Using this relation, we estimate the mass of each cluster within r₂₀₀ (see Table 1). However, a significant amount of matter must lie beyond the virial radius of a cluster, which needs to be accounted for. Therefore, this estimate of virial mass M₂₀₀ is further scaled up to calculate the bound halo mass ${M}_{\mathrm{halo}}\approx {M}_{5.6}$ of each cluster; where ${M}_{5.6}$ denotes the mass inside ${r}_{5.6}$, the radius within which the mass overdensity is 5.6 times the critical density of the universe. Several studies find that the bound halo mass of a cluster is close to ${M}_{5.6}\sim 2.2\times {M}_{200}$ (Busha et al. 2005; Rines & Diaferio 2006; Rines et al. 2013). This way we estimate the total halo mass of 43 main clusters to be $\sim 2\times {10}^{16}\,{M}_{\odot }$. We point out that this is strictly a lower limit as the full extent of the Saraswati supercluster is not known yet (due to the decl. limit of SDSS on Stripe 82), and some fraction of total mass is still unaccounted for, which is not bound to the virializing dark matter halos.
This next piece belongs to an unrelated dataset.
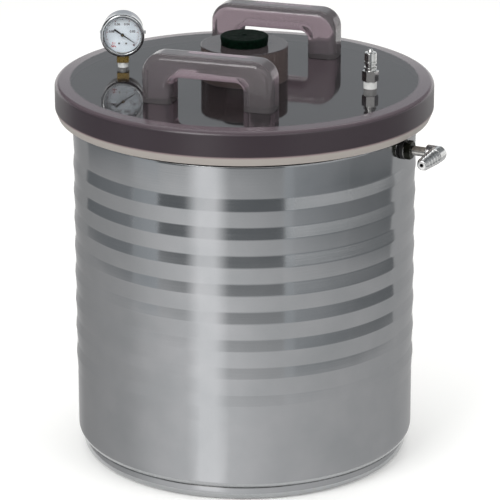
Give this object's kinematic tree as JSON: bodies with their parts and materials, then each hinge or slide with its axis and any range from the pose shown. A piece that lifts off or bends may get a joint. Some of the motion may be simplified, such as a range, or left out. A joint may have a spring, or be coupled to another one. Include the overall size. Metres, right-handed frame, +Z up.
{
  "type": "suction filter tank",
  "caption": "Round stainless vacuum tank with a clear tinted lid, stoppered neck, bridge handles, vacuum gauge, coupler plug and side hose elbow.",
  "frame": {"origin": "centre of the tank's underside, on the surface that it stands on", "axes": "+Z up along the tank's axis, +X along the lid's handles towards the coupler plug, -Y towards the front handle"},
  "size_m": [0.4081, 0.3808, 0.4461],
  "materials": {
    "steel_sheet": "bright, lightly brushed stainless sheet",
    "steel_fitting": "turned stainless steel",
    "nickel_plate": "nickel-plated casting",
    "black_steel": "blackened steel, satin",
    "black_rubber": "matt",
    "green_rubber": "matt dark green",
    "smoke_plastic": "clear acrylic with a smoky mauve tint",
    "grey_paint": "gloss grey enamel",
    "chrome": "bright chrome",
    "window_glass": "clear",
    "white_paint": "printed white dial",
    "black_paint": "matt black",
    "brass": "machined brass",
    "white_tape": "wound thread tape"
  },
  "bodies": {
    "tank": {"tank_shell": "steel_sheet", "tank_bottom": "steel_sheet", "port_nipple": "steel_fitting", "port_outer_seal": "black_rubber", "port_washer": "steel_fitting", "port_outer_nut": "black_steel", "port_elbow": "nickel_plate", "port_inner_seal": "black_rubber", "port_inner_nut": "black_steel"},
    "lid": {"lid_plate": "smoke_plastic", "lid_gasket": "black_rubber", "neck_boss": "smoke_plastic", "front_handle": "smoke_plastic", "rear_handle": "smoke_plastic", "gauge_case": "grey_paint", "gauge_bezel": "chrome", "gauge_window": "window_glass", "gauge_dial": "white_paint", "dial_screws": "steel_fitting", "gauge_stem": "brass", "gauge_seal_tape": "white_tape", "bourdon_tube": "brass", "tube_end_piece": "brass", "movement_front_plate": "brass", "movement_back_plate": "brass", "movement_pillars": "brass", "coupler_plug": "steel_fitting", "coupler_seal_tape": "white_tape"},
    "stopper": {"stopper": "green_rubber"},
    "sector": {"sector_gear": "brass"},
    "pointer": {"gauge_pointer": "black_paint", "pinion": "brass"},
    "link": {"gauge_link": "brass"}
  },
  "joints": [
    {"name": "lid_lift", "type": "slide", "parent": "tank", "child": "lid", "axis": [0, 0, 1], "range_m": [0, 0.3]},
    {"name": "stopper_pull", "type": "slide", "parent": "lid", "child": "stopper", "axis": [0, 0, 1], "range_m": [0, 0.06]},
    {"name": "sector_swing", "type": "hinge", "parent": "lid", "child": "sector", "pos_m": [-0.12121, 0.00211, 0.4244], "axis": [0.319, -0.9478, 0], "range_deg": [-67.5, 0]},
    {"name": "pointer_turn", "type": "hinge", "parent": "lid", "child": "pointer", "pos_m": [-0.12974, -0.00076, 0.4244], "axis": [0.319, -0.9478, 0], "range_deg": [0, 270]},
    {"name": "link_swing", "type": "hinge", "parent": "sector", "child": "link", "pos_m": [-0.11771, 0.00255, 0.4264], "axis": [0.319, -0.9478, 0], "range_deg": [0, 67.5]}
  ],
  "couplings": [
    {"joint": "pointer_turn", "follows": "sector_swing", "ratio": -4},
    {"joint": "link_swing", "follows": "sector_swing", "ratio": -1}
  ]
}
Figure 13 (upper) plots the 3D distribution (X, Y, Z comoving coordinates) of 43 clusters in Saraswati supercluster, spanning ∼200 Mpc across, and shows low-mass clusters surround the massive clusters like irregular halos. In this figure the radius of a sphere (cluster) is proportional to its r₂₀₀. Colors represent the masses of the clusters. The largest dark red sphere is the most massive Abell 2631 (M${}_{200}\approx {10}^{15}$ ${M}_{\odot };$ Reese et al. 2012) and small blue spheres show the least massive clusters. Significantly, 23 among these 43 clusters are very massive, having virial masses ${M}_{200}\gt 1\times {10}^{14}$ ${M}_{\odot }$ (Table 1). This implies an unusually high-mass concentration in massive clusters within the supercluster region. In ΛCDM cosmology, the expected number of dark matter halos (Sheth et al. 2001; with mass ${M}_{200}\gt {10}^{14}$ ${M}_{\odot }$) within the Saraswati supercluster volume (estimated below), at $z\sim 0.28$, is only $\approx 2$.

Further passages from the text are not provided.